IN THE MOOD FOR MOVIES28 February 2015
Sometimes, we all just need to know we’re not alone. Certain situations call for certain responses – and like a good friend, a good movie can provide the perfect solution for whatever your problem may be. In my (biased) opinion, the best kind of movie to quell your pain is an old movie. The emotional pitch is at the right level, the characters’ feelings are felt right through to their nerve endings and everyone looks great while dealing with their deeply entrenched flaws.
So here’s a list of movies you should watch. Don’t worry, the usual suspects aren’t lurking around. Casablanca and Breakfast at Tiffany’s – we love you but, for now, be gone! I’ve compiled a list of films that I think are not only worthy of your time, but extremely appropriate for the given mood you may find yourself in. You’ll find movies to make you laugh, cry, or coil in disgust. Let’s get that popcorn in the microwave for…
…When you’re in the throes of unrequited love: Buster Keaton’s entire filmography
When entering the silent realm, I’m going to suggest something quite provocative: forget Charlie Chaplin. Buster Keaton is the man you’re after. He knows what he wants – the girl – and he is going to get her no matter the amount of bodily injuries he may have to sustain. His ambition and persistence are nothing short of awe-inspiring, and on top of this he’s able to get through the day without anyone ragging on him for his chronic resting bitchface. If love as a reward when properly pursued is your goal, look no further for a guide to achieving your aims. I’d start withSherlock, Jr (at only 45 minutes long) before trying The Cameraman, College, and, of course, The General.
…When you’re home alone due to a philandering spouse: Sorry, Wrong Number
Since Melbourne is apparently one of the top cities spreading their collective seed on Ashley Madison (too soon?), I think it should be mandatory for everyone to prepare themselves for what their lovers are really planning in the dark. If that’s not enough incentive to watch this film, there’s a book in the Baillieu with a chapter devoted to the wonder that is Burt Lancaster’s neck. Your provisional film buff status requires this kind of awareness. Basically, Barbara Stanwyck is sick in bed when she gets a phone call that may or may not be linked to her husband, who is conveniently absent. What’s going to happen? You’ll have to tune in to find out.
Also: The Two Mrs Carrolls and East Side, West Side. Poor Barbara Stanwyck seemed to get herself into a bit of trouble with the men in her life. Shelley Winters also seemed to fall under the spell of the not quite right partner (see: The Night of the Hunter, A Place in the Sun).
…When you’ve just got off your Ps and are ready to embark on a month-long bender: The Lost Weekend
Another film to prepare you for the dark road ahead. You may think you can quit any time, but so did Don Birnham. Watch him descend into a weekend-long binge – if the resonance is too strong, you may have to rethink your beverage consumption habits. You can thank me later.

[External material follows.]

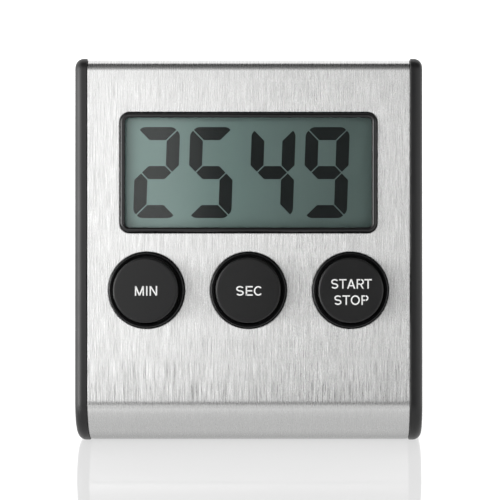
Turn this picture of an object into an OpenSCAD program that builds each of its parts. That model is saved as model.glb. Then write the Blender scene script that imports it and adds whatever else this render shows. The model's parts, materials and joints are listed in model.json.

…When the sibling rivalry in your house is reaching its peak: Whatever Happened to Baby Jane?
It’s the film that sparked the ‘psycho biddy’ sub-genre of horror films about old women going crazy and resorting to armed violence. Bette Davis keeps a dependent Joan Crawford locked up in their Hollywood mansion, the result of bitterness that stretches back to when they were competing starlets. You’ll either grow more gratitude for your forsaken siblings or hate them even more. Go on, take a chance.
Also: Bette Davis is so good at what she does, you’d truly be missing out if you didn’t just have a marathon with Hush Hush, Sweet Charlotte, The Anniversary and Dead Ringer.
…When you have to clean your tear ducts because the build-up is becoming a health hazard: La Cinema Paradiso
Okay, so maybe this film is on a lot of those ‘Movies to See Before You Die’ lists. Whatever. This film will get you in the gut so hard you’ll need to take a week of uni. At least. The story of a boy, a man and their shared love for the cinema. If you have feelings, you should spend Friday night in front of this movie at some point.
So, there you have it. No matter what your issue, there’s a celluloid fantasy calling your name. Ye Golden Olde Hollywood filmmakers sure knew how to draw in an audience – and it still works today. Forget the slick modern-day fare and settle down with a tried-and-true classic. I can guarantee you’ll feel all the more better for it.